ARGH!

May 28, 2004 23:27

Parents are annoying. It's three weeks until I go home and already I'm making plans to be in as little as possible. I had a plan that I would get a second job in Summer to supplement working at the PPA. I can really only do 24 hours a week there and it isn't enough if I want to save some money for next year. So I thought if I could work a couple of days at the PPA and perhaps get some temping work to fill in the gaps, or something, anything just to earn a little bit more money. I foolishly shared this plan with the parents.
There is a sandwich shop near my mum's work that they order from and the owner happened to mention that they were short-staffed. Mum told her that I was looking for a Summer job. I would be starting at 8am and finishing at 2pm, Monday to Friday, £20 per day. It's less than minumum wage. So that's 30 hours per week. I would have to leave the shop at 2pm and then start work at the PPA at 2:30 until 6:30. To save enough I would have to work 20 hours a week at the PPA. That's a 50 hour week. *sigh*
I've seen a job in Wigan that I want to apply for. It's summerising medical notes and inputting them into the computer. It pays well and plus I have a clinical background and that's what they are looking for. I may not get it, but if I say yes to this sandwich shop that's me cornered for the whole summer. I can't quit half way through because I'm providing cover for people to take holidays and if I did quit, Mum would have a go at me because it's the sandwich shop they order lunch from everyday! I want to at least attempt to find an alternative but I have three weeks left here yet. I wanted to register with temping agencies but Mum says I have no skills so wouldn't get anything. *sigh* She's very positive.
I rang her up early and she asked me to give her an answer on the job and I had to say no because I want to at least try to find something better. Later on she rang me back and they both started having a go (mum more than dad) and saying I should take it, that it was being offered on a plate and what would happen if I didn't find something else.

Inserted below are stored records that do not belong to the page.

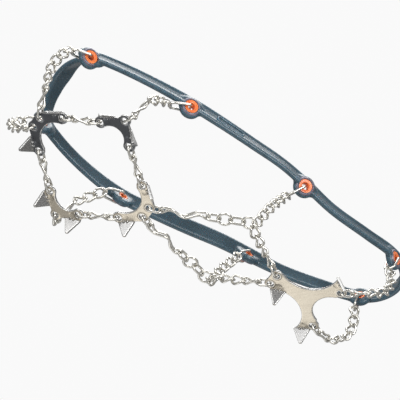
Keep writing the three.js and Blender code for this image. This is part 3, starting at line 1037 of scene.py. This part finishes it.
    def mesh(self, name: str, side: Side = Side.LEFT) -> bpy.types.Mesh:
        """Build the finished plate.

        Args:
            name: the mesh's name.
            side: the side of the shoe that it lies on; left for a middle plate.

        Returns:
            The mesh in the frame.
        """
        bm = self._bent_sheet()
        for x, y in self.holes:
            self._add_lip(bm, Vector((x, y, 0)), self.lip)
            self._add_lip(bm, Vector((x, y, -self.thickness)), -self.lip)
        for tooth in self.teeth:
            inner = math.tan(math.radians(90 - tooth.lean) / 2) * self.thickness
            root = Vector((*tooth.at, -self.thickness)) - tooth.out * inner
            for aside in (-self.swage, self.swage):
                self._swage(bm, tooth, aside, root, self.bead)
        merged = melted(mesh_from(bm, "sheet"), self.voxel, 1)
        punched = melted(subtract(merged, self._punches()), self.voxel, 4)
        place = side.mirror() @ self.pose.matrix()
        finished = bmesh.new()
        finished.from_mesh(punched)
        finished.transform(Matrix.Scale(1 / MILLIMETRE, 4))
        return mesh_from(finished, name, place, sharp=180)


def arc(x: float, y: float, radius: float, start: float, end: float) -> list[Vector]:
    """Return points round a circle from one bearing to another.

    Args:
        x: the centre's x.
        y: the centre's y.
        radius: the circle's radius.
        start: the first bearing, in degrees.
        end: the last bearing, in degrees.

    Returns:
        The points, about every seven degrees.
    """
    count = max(2, round(abs(end - start) / 7))
    angles = [math.radians(start + (end - start) * step / count) for step in range(count + 1)]
    return [Vector((x + math.cos(a) * radius, y + math.sin(a) * radius, 0)) for a in angles]


def both_ways(half: list[Vector], over_x: bool) -> list[Vector]:
    """Close half an outline with its mirror image.

    Args:
        half: the half outline.
        over_x: True to mirror across the x axis, False across the y axis.

    Returns:
        The whole outline.
    """
    flip = Vector((1, -1, 1)) if over_x else Vector((-1, 1, 1))
    return [*half, *reversed([point * flip for point in half])]


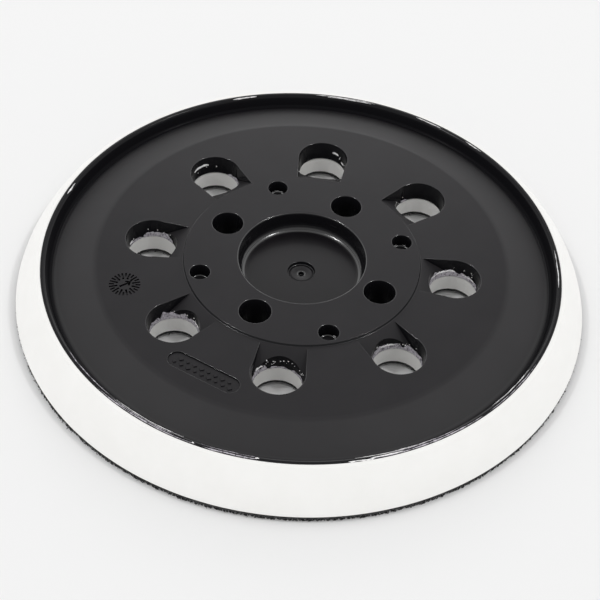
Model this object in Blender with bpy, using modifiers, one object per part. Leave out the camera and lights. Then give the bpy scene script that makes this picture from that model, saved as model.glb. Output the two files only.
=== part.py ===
"""Hook-and-loop backing pad of a random orbital sander, 123 mm across.

The pad lies flat on its hook face, with that face's middle at the origin and +Z towards the sander.
Four pieces are moulded or bonded into one: a nylon backing plate, a soft foam pad around and under
it, an adhesive film and a disc of hook fabric. One of the four screw holes is on +X.
"""

import math

import bmesh
import bpy
from mathutils import Matrix, Vector

MM = 0.001
GAP = 0.25 * MM

# The foam pad and what it carries.
PAD_RADIUS = 61.5 * MM
PAD_SHOULDER_RADIUS = 56.5 * MM
PAD_SIDE_BULGE = 0.6 * MM
HOOK_DISC_THICKNESS = 0.95 * MM
FILM_BOTTOM = HOOK_DISC_THICKNESS + 0.2 * MM
FILM_THICKNESS = 0.2 * MM
FILM_RADIUS = 60.8 * MM
FOAM_BOTTOM = FILM_BOTTOM + FILM_THICKNESS + 0.2 * MM

# The backing plate, from its rim inwards.
RIM_RADIUS = 55.6 * MM
RIM_TOP = 10.45 * MM
RIM_WIDTH = 0.95 * MM
RIM_BOTTOM = 4.9 * MM
TROUGH_RADIUS = 53.2 * MM
TROUGH_FLOOR = 7.7 * MM
CREASE_RADIUS = 44.4 * MM
FLOOR = 9.85 * MM
SKIN = 2.6 * MM
HUB_RADIUS = 25.5 * MM
HUB_TOP = 10.3 * MM
RECESS_RADIUS = 13.6 * MM
RECESS_FLOOR = 5.85 * MM
RECESS_FILLET = 1.8 * MM
RECESS_EDGE = 0.5 * MM
RECESS_CUP_RADIUS = 16.2 * MM
GATE_MARK_RADIUS = 3.0 * MM
GATE_MARK_DEPTH = 0.8 * MM

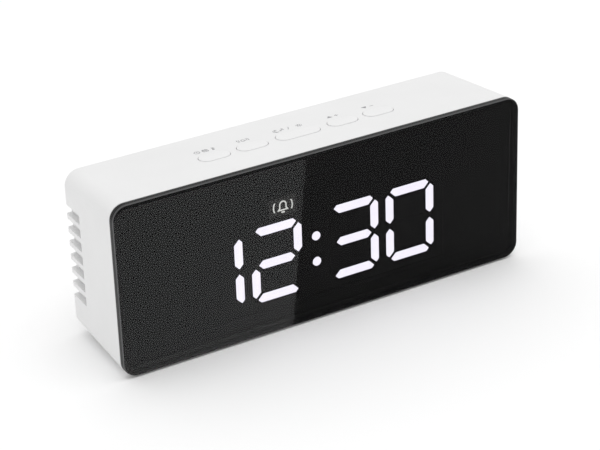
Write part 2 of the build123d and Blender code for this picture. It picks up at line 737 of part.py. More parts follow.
def lead_routes():
    """Where each inner wire runs: the cells' and the power socket's leads to the main board."""
    behind = BATTERY_FLOOR_Y - 1.2
    routes = {}
    for name, z in (("red", 42.5), ("black", 14.5)):
        routes[f"battery_lead_{name}"] = [(4, behind, z), (4, 0, z), (10, -3, z - 3), (10, BOARD_BACK, z - 3)]
    low = POWER_BOARD_TOP
    high = low + 9
    for name, x in (("red", 46.0), ("black", 52.0)):
        routes[f"power_lead_{name}"] = [(x, 8, low), (x, 8, low + 4), (x, 0, high), (x, BOARD_BACK, high)]
    return routes


# ---------------------------------------------------------------- feet and screws
def make_foot(x, y):
    """One rubber foot, cut to the height that levels the tapering case."""
    pad = pillar(FOOT_RADIUS, x, y, 0, foot_pocket_top(y))
    return fillet(pad.edges().group_by(Axis.Z)[0], 0.25)


def make_case_screws():
    """The four long-reach screws that pull the frame into the case from the back."""
    body = screw(1.25, 2.3, 1.7, 6.6)
    turned = Rot(-90, 0, 0) * body
    places = corners(CASE_POST_X, CASE_POST_Z)
    return Compound(children=[Pos(x, SCREW_SEAT_Y, z) * turned for x, z in places])


def make_board_screws():
    """The four screws that hold the main board to the front frame."""
    body = Rot(-90, 0, 0) * screw(0.9, 1.9, 1.3, 5.4)
    return Compound(children=[Pos(x, BOARD_BACK, z) * body for x, z in corners(BOARD_POST_X, BOARD_POST_Z)])


def make_key_board_screws():
    """The two screws that hold the button board up to the case's top."""
    body = Rot(180, 0, 0) * screw(0.85, 1.8, 1.2, 5.6)
    seat = KEY_BOARD_TOP - KEY_BOARD_THICKNESS
    return Compound(children=[Pos(x, y, seat) * body for x, y in key_posts()])


def make_power_board_screws():
    """The two screws that hold the power board down on its posts."""
    body = screw(0.85, 1.8, 1.2, 4.6)
    return Compound(children=[Pos(x, y, POWER_BOARD_TOP) * body for x, y in power_posts()])


# ---------------------------------------------------------------- every piece, by name
def all_pieces():
    """Every piece of the clock, by its name."""
    pieces = {
        "housing": make_housing(),
        "front_frame": make_front_frame(),
        "mirror_panel": make_mirror_panel(),
        "panel_tape": make_panel_tape(),
        "display_reflector": make_display_reflector(),
        "lit_segments": make_segments(True),
        "unlit_segments": make_segments(False),
        "icon_diffuser": make_icon_diffuser(),
        "alarm_icon": make_alarm_icon(),
        "display_leds": make_display_leds(),
        "main_board": make_main_board(),
        "main_chip": make_main_chip(),
        "driver_chip": make_driver_chip(),
        "crystal": make_crystal(),
        "capacitors": make_capacitors(),
        "buzzer": make_buzzer(),
        "key_board": make_key_board(),
        "switch_bodies": make_switch_bodies(),
        "key_ribbon": make_key_ribbon(),
        "power_board": make_power_board(),
        "usb_socket": make_usb_socket(),
        "usb_tongue": make_usb_tongue(),
        "battery_door": make_battery_door(),
        "contact_plates": make_contact_plates(),
        "contact_springs": make_contact_springs(),
        "case_screws": make_case_screws(),
        "board_screws": make_board_screws(),
        "key_board_screws": make_key_board_screws(),
        "power_board_screws": make_power_board_screws(),
    }
    for name in KEYS:
        pieces[f"{name}_button"] = make_button(name)
        pieces[f"{name}_plunger"] = make_plunger(name)
    for number, (z, side) in enumerate(cell_rows(), 1):
        pieces[f"cell_{number}"] = make_cell(z, side)
    for name, points in lead_routes().items():
        pieces[name] = make_lead(points, LEAD_BEND)
    for name, (x, y) in FOOT_PLACES.items():
        pieces[f"foot_{name}"] = make_foot(x, y)
    return pieces


os.makedirs("parts", exist_ok=True)
for node, shape in all_pieces().items():
    export_step(shape, f"parts/{node}.step")
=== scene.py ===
"""Mirror-faced digital alarm clock: looks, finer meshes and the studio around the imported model.

Every length here is in metres unless its name ends in _mm. X runs along the clock, Y from the
mirror to the back and Z up. New pieces are grids of points worked out with numpy.
"""

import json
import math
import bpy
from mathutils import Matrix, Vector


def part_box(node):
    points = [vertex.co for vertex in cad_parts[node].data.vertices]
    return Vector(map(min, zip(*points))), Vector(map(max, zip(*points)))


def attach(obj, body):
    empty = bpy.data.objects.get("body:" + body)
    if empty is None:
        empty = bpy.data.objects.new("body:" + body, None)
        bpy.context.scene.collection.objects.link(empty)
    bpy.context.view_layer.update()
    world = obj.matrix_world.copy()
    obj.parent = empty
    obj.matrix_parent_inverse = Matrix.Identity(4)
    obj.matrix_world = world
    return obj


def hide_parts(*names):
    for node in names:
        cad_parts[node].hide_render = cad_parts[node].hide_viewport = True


bl_info = {
    "name": "Mirror Alarm Clock",
    "version": (1, 0, 0),
    "blender": (4, 5, 0),
    "location": "3D View > Sidebar > Alarm Clock",
    "description": "Builds the looks of a mirror-faced alarm clock around its packed model",
    "category": "Object",
}

import bmesh
import bpy
import numpy as np
from bpy.props import FloatProperty, FloatVectorProperty, IntProperty, PointerProperty
from mathutils import Matrix, Vector

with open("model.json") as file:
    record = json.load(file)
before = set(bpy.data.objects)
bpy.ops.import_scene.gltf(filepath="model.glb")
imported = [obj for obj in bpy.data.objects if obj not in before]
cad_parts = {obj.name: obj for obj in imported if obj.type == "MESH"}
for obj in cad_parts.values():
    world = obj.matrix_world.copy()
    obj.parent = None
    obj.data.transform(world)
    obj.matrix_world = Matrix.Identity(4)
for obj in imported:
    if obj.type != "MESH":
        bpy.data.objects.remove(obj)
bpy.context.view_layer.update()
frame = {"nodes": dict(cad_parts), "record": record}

MM = 0.001
CASE_DRAFT = 1.5 * MM
BUTTON_NAMES = ("mode", "alarm", "snooze", "up", "down")


# ---------------------------------------------------------------- settings
def colour_setting(name, description, default):
    return FloatVectorProperty(
        name=name, description=description, default=default, subtype="COLOR", size=3, min=0, max=1
    )


def length_setting(name, description, default_mm):
    return FloatProperty(
        name=name, description=description, default=default_mm * MM, min=0, unit="LENGTH", precision=5
    )


def share_setting(name, description, default):
    return FloatProperty(
        name=name, description=description, default=default, min=0, max=1, subtype="FACTOR"
    )


def angle_setting(name, description, default_degrees):
    return FloatProperty(
        name=name, description=description, default=math.radians(default_degrees), subtype="ANGLE"
    )


def strength_setting(name, description, default):
    return FloatProperty(name=name, description=description, default=default, min=0)


class ClockCaseSettings(bpy.types.PropertyGroup):
    """Colours and grain of the moulded case, its buttons and its printed marks."""

    case_colour: colour_setting("Case colour", "Colour of the white case and door", (0.765, 0.765, 0.765))
    button_colour: colour_setting("Button colour", "Colour of the five buttons", (0.775, 0.775, 0.775))
    ink_colour: colour_setting("Ink colour", "Colour of the marks behind the buttons", (0.27, 0.27, 0.28))
    gloss_roughness: share_setting("Case roughness", "How matte the moulded plastic is", 0.42)
    grain: length_setting("Grain", "Size of the plastic's fine moulded grain", 0.35)
    grain_depth: length_setting("Grain depth", "Depth of the fine moulded grain", 0.003)


class ClockButtonSettings(bpy.types.PropertyGroup):
    """Shape of the button caps."""

    crown: length_setting("Crown", "How much a cap's middle rises above its edge", 0.12)
    edge_round: length_setting("Edge round", "Radius of the cap's upper edge", 0.22)
    mark_stroke: length_setting("Mark stroke", "Width of the printed lines", 0.22)
    mark_height: length_setting("Mark height", "Height of a printed mark", 2.0)
    mark_gap: length_setting("Mark gap", "From a button's middle back to its mark's middle", 5.8)
    ink_depth: length_setting("Ink depth", "Thickness of the printed ink", 0.02)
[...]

I can see why they say money is the root of all evil. It's far too important in my family and I hate that I've been raised to worry about money so much. I guess I've been raised like a good Caffrey but I hate that money is such a central part of my life. I know I'm a student and I have a job but I constantly worry that I'm going to struggle when I'm barely in my overdraft. Sometimes I don't think they realise how hard I work. They think it's easy trying to do a medicine degree and have a job and that I don't have to work that hard at my degree. Yeah, this medicine lark it's well easy, can do it in my sleep. *sigh* I'm definitely not looking forward to going home.